Impact of irrigation on cropland yield potential and scenario-based optimization in Northeast China

As a key region for national food security, Northeast China (NEC) is under growing pressure to balance agricultural productivity and water availability amid global climate change and rising food demand. These challenges underscore the need for efficient, spatially targeted irrigation strategies to optimize water use and sustain crop production. In this study, we apply the Global Agro-Ecological Zones (GAEZ) model to assess the impacts of climate change and irrigation on yield potential dynamics across NEC from 2000 to 2020. We further conduct multi-scenario analysis to explore the outcomes of increasing irrigated area proportion by 10 %, 30 %, and 50 %, evaluating their effects on yield gap closure and climate change mitigation. Our results show an average annual increase in yield potential of 56.36 kg·ha−1·a−1 across the region. Climate change caused a 1.23 % loss in multi-year total yield potential, with 68.28 % of these losses occurring in rainfed areas, while 80.54 % of yield gains were observed in irrigated areas. Except for rice, which experienced moderate gains (49.31 kg·ha⁻¹ annually), other major crops—particularly maize and soybeans—were negatively affected by climate trends. Irrigation offset nearly 4.81 times the total climate-induced yield losses, although its positive impact has declined over time. Among the scenarios, a 30 % increase in irrigated area proportion demonstrated the greatest potential, particularly for maize.

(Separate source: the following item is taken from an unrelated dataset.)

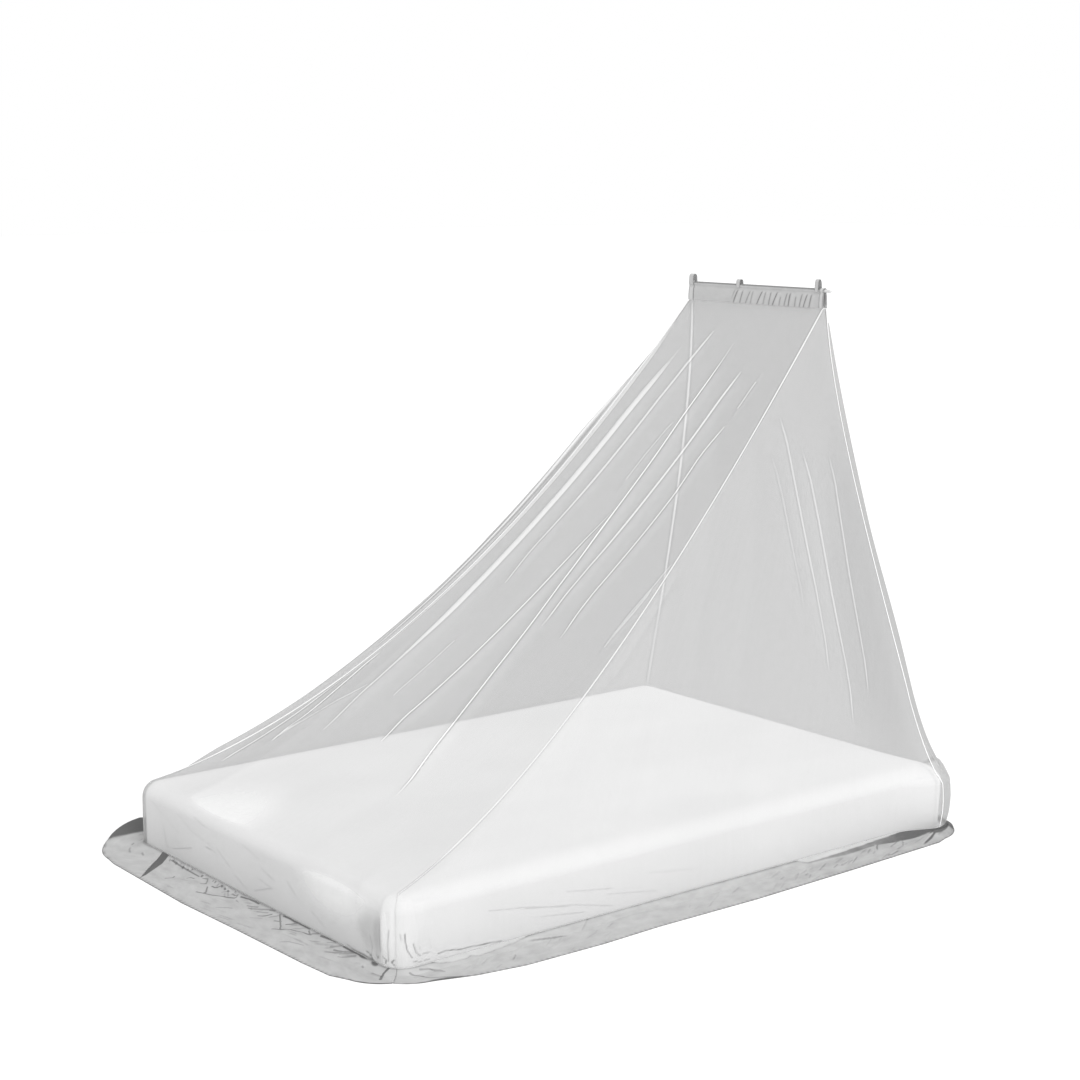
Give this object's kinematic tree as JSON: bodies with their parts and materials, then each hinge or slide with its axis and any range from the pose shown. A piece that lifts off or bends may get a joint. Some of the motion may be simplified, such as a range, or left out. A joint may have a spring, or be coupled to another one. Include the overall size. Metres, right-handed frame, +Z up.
{
  "type": "mosquito net canopy with spreader rod over a mattress",
  "caption": "Wedge-shaped mosquito net canopy hung from a short rod in a gathered sleeve, with sewn net panels and a floor skirt, wrapped over a mattress.",
  "frame": {"origin": "on the floor under the middle of the mattress, at the floor_rest mount", "axes": "+Z up, +Y towards the head end where the rod hangs, +X towards the right-hand long side"},
  "size_m": [1.6284, 2.2698, 1.6592],
  "materials": {
    "fine_net": "sheer fine-mesh polyester net, pale grey-white",
    "seam_tape": "white woven binding tape",
    "header_cloth": "grey plain-woven polyester, gathered",
    "skirt_cloth": "grey plain-woven polyester with soft wrinkles",
    "mattress_cover": "white cotton cover, matt",
    "white_plastic": "smooth white rod"
  },
  "bodies": {
    "root": {"mattress": "mattress_cover", "net_roof": "fine_net", "net_side_right": "fine_net", "net_head": "fine_net", "net_side_left": "fine_net", "seam_foot_right": "seam_tape", "seam_head_right": "seam_tape", "seam_head_left": "seam_tape", "seam_foot_left": "seam_tape", "header_sleeve": "header_cloth", "end_binding_left": "header_cloth", "end_binding_right": "header_cloth", "hanging_tab_left": "header_cloth", "hanging_tab_middle": "header_cloth", "hanging_tab_right": "header_cloth", "spreader_rod": "white_plastic", "skirt_right": "skirt_cloth", "skirt_head": "skirt_cloth", "skirt_left": "skirt_cloth", "skirt_foot": "skirt_cloth"}
  },
  "joints": []
}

Under this scenario, yield gaps could be closed and climate-induced losses fully compensated in 16.32 % and 17.82 % of NEC croplands, respectively, primarily in the southern Songnen Plain, Liao River Plain and Greater Khingan Mountains Region. These findings provide a scientific basis for optimizing irrigation strategies to ensure food security and promote sustainable water resource management.